* Your objective
For the material that follows, return exactly the lines from the one with "Keep writing the" through the one with "return place +", both ends included.

* Input records
** START **

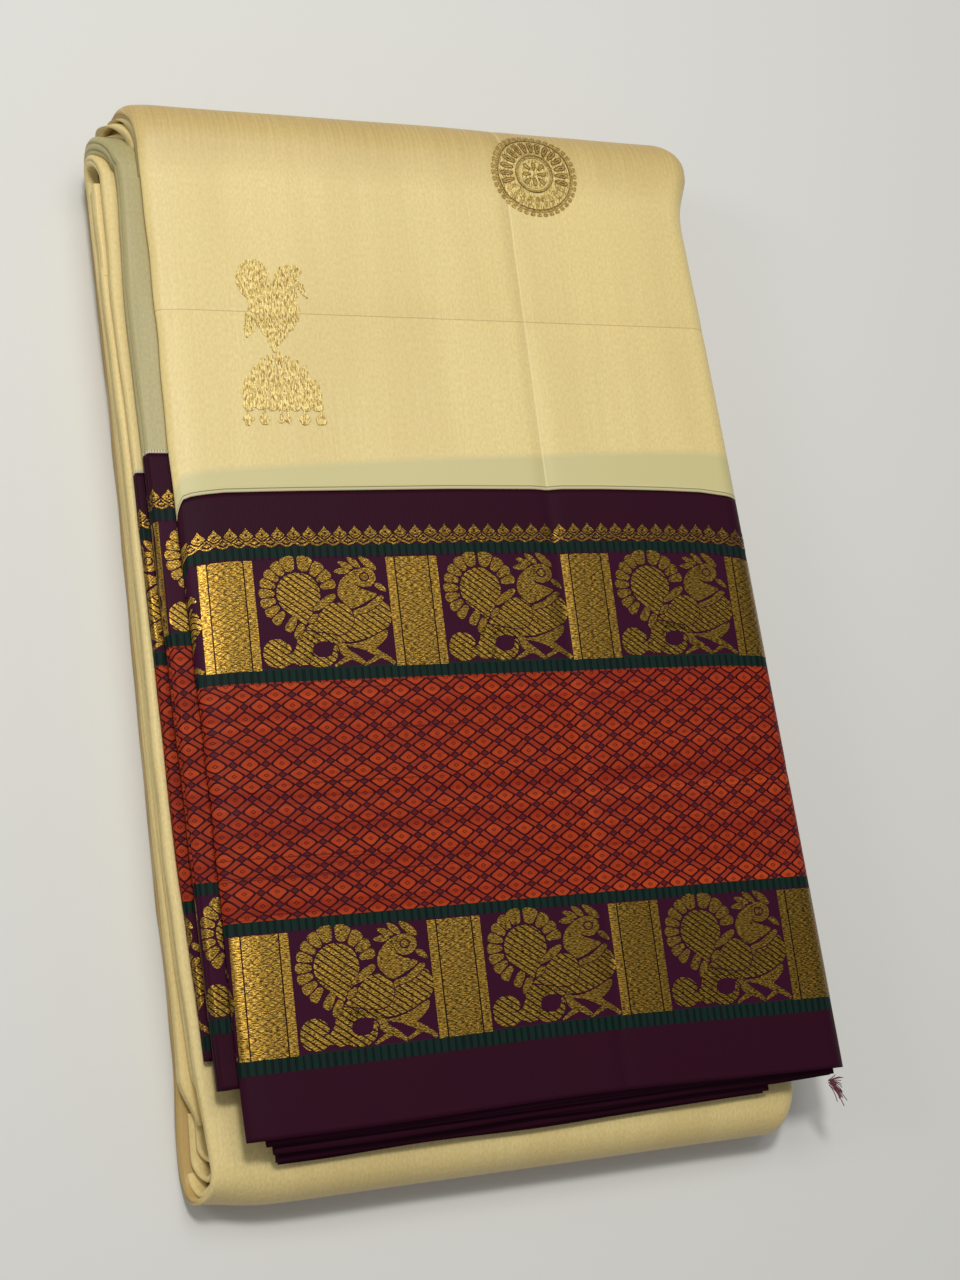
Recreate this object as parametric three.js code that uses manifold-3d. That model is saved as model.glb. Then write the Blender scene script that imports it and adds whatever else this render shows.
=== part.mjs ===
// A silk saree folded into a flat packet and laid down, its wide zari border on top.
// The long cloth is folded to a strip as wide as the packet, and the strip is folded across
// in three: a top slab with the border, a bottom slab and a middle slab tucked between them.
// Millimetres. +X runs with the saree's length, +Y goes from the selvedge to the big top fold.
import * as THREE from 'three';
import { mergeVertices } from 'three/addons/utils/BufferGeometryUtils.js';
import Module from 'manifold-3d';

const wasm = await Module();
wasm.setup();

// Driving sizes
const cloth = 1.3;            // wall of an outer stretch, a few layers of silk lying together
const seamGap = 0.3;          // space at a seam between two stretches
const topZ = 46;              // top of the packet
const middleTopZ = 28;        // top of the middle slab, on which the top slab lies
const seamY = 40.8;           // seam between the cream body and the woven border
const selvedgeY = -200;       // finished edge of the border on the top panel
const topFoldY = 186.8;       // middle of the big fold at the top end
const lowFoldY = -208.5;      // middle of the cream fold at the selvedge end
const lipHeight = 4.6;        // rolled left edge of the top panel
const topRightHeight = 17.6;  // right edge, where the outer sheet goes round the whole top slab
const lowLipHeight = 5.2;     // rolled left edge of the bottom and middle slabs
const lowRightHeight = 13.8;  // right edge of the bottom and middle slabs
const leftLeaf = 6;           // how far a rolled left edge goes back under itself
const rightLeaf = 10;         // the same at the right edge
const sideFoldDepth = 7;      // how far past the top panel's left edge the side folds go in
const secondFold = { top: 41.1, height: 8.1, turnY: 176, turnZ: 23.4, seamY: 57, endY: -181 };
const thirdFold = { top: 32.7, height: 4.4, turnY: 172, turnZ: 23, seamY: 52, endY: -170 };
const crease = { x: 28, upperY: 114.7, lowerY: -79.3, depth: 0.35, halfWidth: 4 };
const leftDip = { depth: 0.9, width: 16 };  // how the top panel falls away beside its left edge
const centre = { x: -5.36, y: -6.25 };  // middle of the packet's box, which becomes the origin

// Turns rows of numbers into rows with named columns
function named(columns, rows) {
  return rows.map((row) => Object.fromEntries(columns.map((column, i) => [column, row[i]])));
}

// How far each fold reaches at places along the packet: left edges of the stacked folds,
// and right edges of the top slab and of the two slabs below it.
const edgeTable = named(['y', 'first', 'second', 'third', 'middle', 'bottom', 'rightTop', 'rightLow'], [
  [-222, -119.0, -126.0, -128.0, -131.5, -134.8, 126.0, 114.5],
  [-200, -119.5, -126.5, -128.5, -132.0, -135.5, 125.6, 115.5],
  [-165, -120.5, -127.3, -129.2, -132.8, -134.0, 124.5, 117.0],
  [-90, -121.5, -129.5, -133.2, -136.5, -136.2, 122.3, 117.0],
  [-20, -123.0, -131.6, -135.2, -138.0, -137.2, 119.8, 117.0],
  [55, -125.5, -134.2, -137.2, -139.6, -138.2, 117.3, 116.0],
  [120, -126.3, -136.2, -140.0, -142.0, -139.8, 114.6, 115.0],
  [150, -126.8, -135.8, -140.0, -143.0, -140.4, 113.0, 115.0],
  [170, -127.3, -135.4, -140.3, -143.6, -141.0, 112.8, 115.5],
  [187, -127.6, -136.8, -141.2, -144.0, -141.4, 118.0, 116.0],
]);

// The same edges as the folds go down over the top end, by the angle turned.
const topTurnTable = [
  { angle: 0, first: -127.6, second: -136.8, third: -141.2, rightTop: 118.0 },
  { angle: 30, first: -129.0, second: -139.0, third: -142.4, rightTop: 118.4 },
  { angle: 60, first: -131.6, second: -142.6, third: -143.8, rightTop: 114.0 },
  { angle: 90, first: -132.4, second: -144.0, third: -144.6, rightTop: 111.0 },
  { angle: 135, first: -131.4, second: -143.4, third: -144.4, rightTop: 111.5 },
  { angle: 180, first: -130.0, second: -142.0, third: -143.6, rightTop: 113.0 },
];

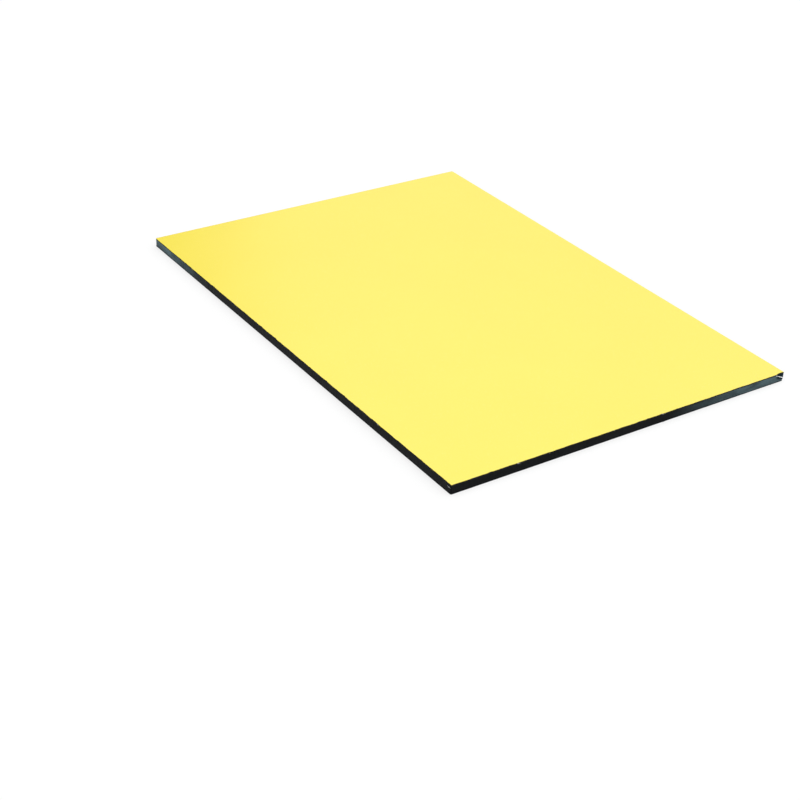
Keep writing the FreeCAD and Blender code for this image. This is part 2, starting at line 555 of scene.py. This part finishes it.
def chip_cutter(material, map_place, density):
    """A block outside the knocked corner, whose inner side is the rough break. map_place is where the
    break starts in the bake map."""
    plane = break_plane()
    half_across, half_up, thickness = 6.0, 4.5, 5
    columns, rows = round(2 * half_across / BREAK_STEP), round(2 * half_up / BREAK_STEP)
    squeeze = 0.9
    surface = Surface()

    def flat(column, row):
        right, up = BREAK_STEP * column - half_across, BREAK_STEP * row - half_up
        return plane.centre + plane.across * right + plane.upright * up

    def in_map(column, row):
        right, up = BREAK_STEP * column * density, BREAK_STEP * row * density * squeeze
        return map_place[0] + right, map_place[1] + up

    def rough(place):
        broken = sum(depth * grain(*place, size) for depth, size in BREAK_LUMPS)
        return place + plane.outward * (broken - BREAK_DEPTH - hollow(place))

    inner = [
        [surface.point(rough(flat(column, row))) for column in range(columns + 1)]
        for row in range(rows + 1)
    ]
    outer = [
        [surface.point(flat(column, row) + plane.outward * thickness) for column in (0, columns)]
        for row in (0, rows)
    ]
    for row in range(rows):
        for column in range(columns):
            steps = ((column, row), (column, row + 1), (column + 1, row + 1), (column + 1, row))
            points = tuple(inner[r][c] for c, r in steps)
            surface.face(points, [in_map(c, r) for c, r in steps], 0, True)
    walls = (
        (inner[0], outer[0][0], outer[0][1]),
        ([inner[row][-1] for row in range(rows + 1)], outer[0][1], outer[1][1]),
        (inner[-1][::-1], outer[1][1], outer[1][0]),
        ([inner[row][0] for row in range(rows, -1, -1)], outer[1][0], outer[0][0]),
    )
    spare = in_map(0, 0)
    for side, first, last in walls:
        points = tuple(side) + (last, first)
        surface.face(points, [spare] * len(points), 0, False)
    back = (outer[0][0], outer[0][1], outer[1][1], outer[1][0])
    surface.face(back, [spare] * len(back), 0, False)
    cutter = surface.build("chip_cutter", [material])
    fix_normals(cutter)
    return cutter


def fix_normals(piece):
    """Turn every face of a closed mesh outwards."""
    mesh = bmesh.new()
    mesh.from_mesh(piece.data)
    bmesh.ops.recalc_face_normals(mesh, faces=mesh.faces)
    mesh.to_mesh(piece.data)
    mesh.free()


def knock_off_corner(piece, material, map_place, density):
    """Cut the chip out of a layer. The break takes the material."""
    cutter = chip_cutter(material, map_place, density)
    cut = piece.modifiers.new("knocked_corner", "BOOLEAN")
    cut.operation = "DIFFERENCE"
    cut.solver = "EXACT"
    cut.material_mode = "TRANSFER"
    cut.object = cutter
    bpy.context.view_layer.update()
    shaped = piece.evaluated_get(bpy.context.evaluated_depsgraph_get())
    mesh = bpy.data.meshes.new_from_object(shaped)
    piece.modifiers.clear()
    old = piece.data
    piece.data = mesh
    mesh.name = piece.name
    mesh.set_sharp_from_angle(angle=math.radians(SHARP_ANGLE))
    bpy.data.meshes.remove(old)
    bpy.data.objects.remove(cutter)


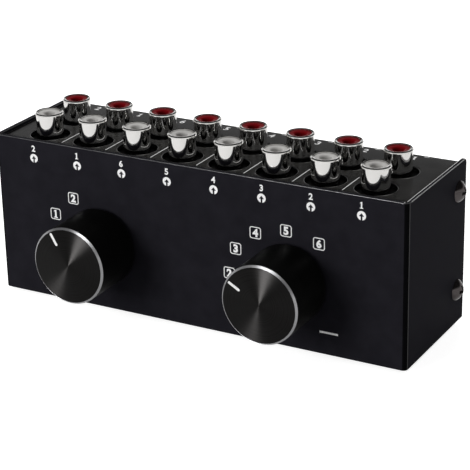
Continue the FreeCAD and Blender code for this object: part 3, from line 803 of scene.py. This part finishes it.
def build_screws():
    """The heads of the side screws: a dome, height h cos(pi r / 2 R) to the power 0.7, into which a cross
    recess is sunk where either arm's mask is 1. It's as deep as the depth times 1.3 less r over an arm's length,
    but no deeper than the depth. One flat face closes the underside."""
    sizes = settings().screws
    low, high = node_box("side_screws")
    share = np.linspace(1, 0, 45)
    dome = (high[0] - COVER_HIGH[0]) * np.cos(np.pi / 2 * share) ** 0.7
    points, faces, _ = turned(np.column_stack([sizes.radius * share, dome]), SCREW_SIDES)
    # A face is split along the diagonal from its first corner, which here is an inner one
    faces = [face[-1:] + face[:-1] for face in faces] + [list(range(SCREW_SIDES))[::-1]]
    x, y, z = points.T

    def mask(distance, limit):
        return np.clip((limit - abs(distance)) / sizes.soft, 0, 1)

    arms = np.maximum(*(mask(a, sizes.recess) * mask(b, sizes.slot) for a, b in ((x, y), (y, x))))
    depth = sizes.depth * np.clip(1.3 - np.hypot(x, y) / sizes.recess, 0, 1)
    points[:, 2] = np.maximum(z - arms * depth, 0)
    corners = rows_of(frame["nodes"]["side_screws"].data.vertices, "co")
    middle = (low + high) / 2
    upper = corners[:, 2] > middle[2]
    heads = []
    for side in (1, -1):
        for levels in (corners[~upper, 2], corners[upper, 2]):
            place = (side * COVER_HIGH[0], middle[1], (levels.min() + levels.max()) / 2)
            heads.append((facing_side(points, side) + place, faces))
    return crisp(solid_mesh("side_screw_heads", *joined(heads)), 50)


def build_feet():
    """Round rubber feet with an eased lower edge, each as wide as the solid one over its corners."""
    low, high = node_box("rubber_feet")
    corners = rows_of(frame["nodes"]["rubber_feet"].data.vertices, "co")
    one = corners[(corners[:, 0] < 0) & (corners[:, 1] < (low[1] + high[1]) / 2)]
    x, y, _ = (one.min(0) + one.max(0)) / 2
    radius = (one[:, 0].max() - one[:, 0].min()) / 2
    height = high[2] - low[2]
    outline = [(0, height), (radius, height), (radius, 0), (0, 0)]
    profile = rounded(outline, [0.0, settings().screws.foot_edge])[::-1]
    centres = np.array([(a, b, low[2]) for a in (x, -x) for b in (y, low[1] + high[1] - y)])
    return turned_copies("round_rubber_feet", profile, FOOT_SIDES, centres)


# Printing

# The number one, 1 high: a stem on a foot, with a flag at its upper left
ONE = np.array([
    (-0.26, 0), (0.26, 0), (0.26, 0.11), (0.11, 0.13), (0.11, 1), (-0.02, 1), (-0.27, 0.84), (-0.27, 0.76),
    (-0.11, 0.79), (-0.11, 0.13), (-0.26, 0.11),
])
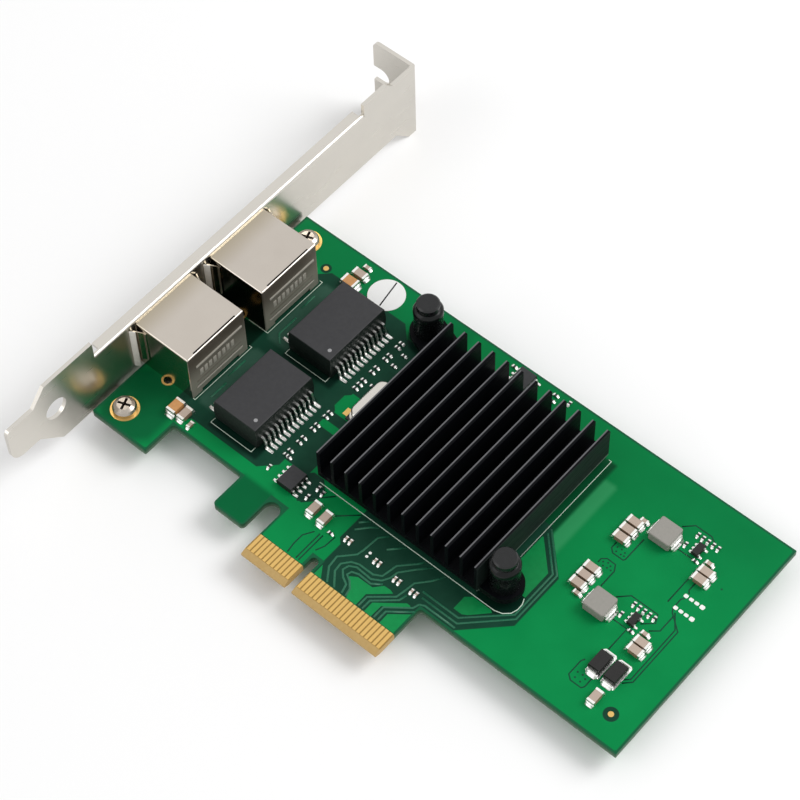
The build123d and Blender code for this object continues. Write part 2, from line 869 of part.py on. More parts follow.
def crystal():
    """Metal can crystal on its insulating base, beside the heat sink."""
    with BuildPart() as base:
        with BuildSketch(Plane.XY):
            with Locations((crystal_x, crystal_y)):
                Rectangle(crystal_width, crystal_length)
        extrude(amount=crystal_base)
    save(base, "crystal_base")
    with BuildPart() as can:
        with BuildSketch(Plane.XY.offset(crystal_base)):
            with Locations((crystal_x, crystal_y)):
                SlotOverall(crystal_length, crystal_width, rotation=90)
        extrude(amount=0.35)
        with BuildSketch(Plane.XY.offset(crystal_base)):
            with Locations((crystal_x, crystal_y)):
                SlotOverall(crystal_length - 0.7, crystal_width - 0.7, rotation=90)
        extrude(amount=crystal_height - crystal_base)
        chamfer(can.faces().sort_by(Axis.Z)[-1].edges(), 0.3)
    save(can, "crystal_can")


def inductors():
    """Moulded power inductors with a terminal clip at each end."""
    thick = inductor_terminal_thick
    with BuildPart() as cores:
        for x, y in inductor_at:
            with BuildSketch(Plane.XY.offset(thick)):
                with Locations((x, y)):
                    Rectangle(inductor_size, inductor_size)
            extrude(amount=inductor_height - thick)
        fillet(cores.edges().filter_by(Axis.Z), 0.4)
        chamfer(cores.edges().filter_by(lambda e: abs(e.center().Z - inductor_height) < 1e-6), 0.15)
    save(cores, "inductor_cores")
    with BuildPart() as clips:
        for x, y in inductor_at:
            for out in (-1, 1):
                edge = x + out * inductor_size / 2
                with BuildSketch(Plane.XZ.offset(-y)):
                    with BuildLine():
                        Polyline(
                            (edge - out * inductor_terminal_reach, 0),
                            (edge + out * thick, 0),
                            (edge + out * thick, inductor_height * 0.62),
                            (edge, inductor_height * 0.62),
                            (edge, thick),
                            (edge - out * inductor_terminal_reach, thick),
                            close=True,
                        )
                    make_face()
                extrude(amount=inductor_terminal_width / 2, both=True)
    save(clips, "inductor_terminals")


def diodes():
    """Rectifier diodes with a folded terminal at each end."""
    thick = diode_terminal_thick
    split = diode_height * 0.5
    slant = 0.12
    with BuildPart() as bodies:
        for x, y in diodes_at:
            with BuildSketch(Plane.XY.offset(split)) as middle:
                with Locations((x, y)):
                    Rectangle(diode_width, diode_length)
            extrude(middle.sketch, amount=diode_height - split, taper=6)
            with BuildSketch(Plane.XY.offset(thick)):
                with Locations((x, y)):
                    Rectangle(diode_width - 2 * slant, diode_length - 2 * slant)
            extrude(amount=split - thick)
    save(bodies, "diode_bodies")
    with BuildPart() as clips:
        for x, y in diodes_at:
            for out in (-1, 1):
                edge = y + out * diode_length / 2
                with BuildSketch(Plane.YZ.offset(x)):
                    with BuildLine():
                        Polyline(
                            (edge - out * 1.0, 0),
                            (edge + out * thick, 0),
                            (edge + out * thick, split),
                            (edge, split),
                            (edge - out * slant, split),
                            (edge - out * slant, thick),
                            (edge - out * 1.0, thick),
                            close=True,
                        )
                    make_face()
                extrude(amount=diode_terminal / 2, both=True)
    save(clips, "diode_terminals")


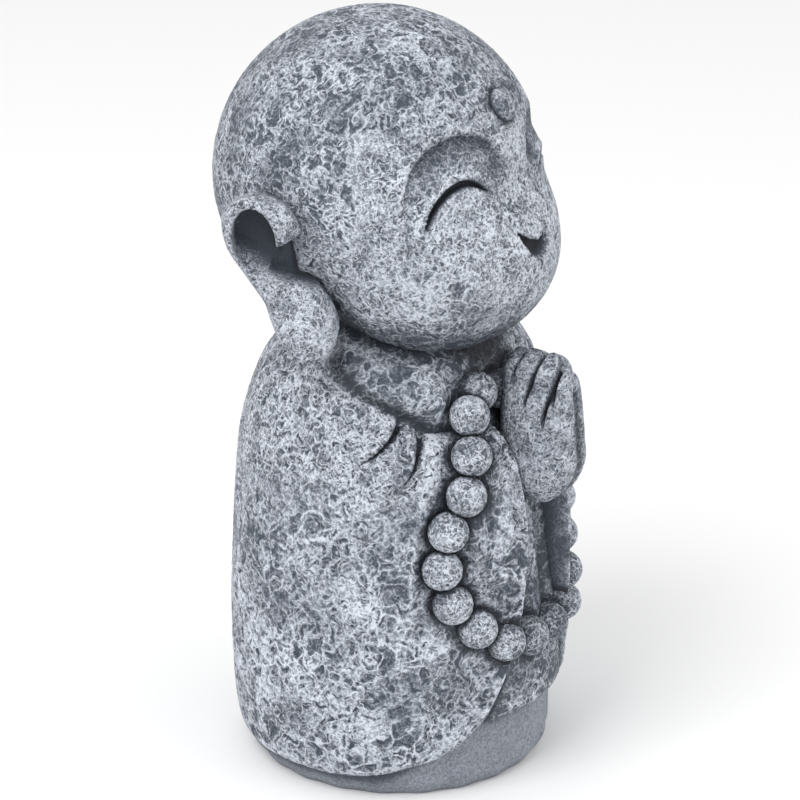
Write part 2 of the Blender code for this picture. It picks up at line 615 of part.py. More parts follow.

** END **

* Answer to the exercise
Keep writing the FreeCAD and Blender code for this image. This is part 2, starting at line 555 of scene.py. This part finishes it.
def chip_cutter(material, map_place, density):
    """A block outside the knocked corner, whose inner side is the rough break. map_place is where the
    break starts in the bake map."""
    plane = break_plane()
    half_across, half_up, thickness = 6.0, 4.5, 5
    columns, rows = round(2 * half_across / BREAK_STEP), round(2 * half_up / BREAK_STEP)
    squeeze = 0.9
    surface = Surface()

    def flat(column, row):
        right, up = BREAK_STEP * column - half_across, BREAK_STEP * row - half_up
        return plane.centre + plane.across * right + plane.upright * up

    def in_map(column, row):
        right, up = BREAK_STEP * column * density, BREAK_STEP * row * density * squeeze
        return map_place[0] + right, map_place[1] + up

    def rough(place):
        broken = sum(depth * grain(*place, size) for depth, size in BREAK_LUMPS)
        return place + plane.outward * (broken - BREAK_DEPTH - hollow(place))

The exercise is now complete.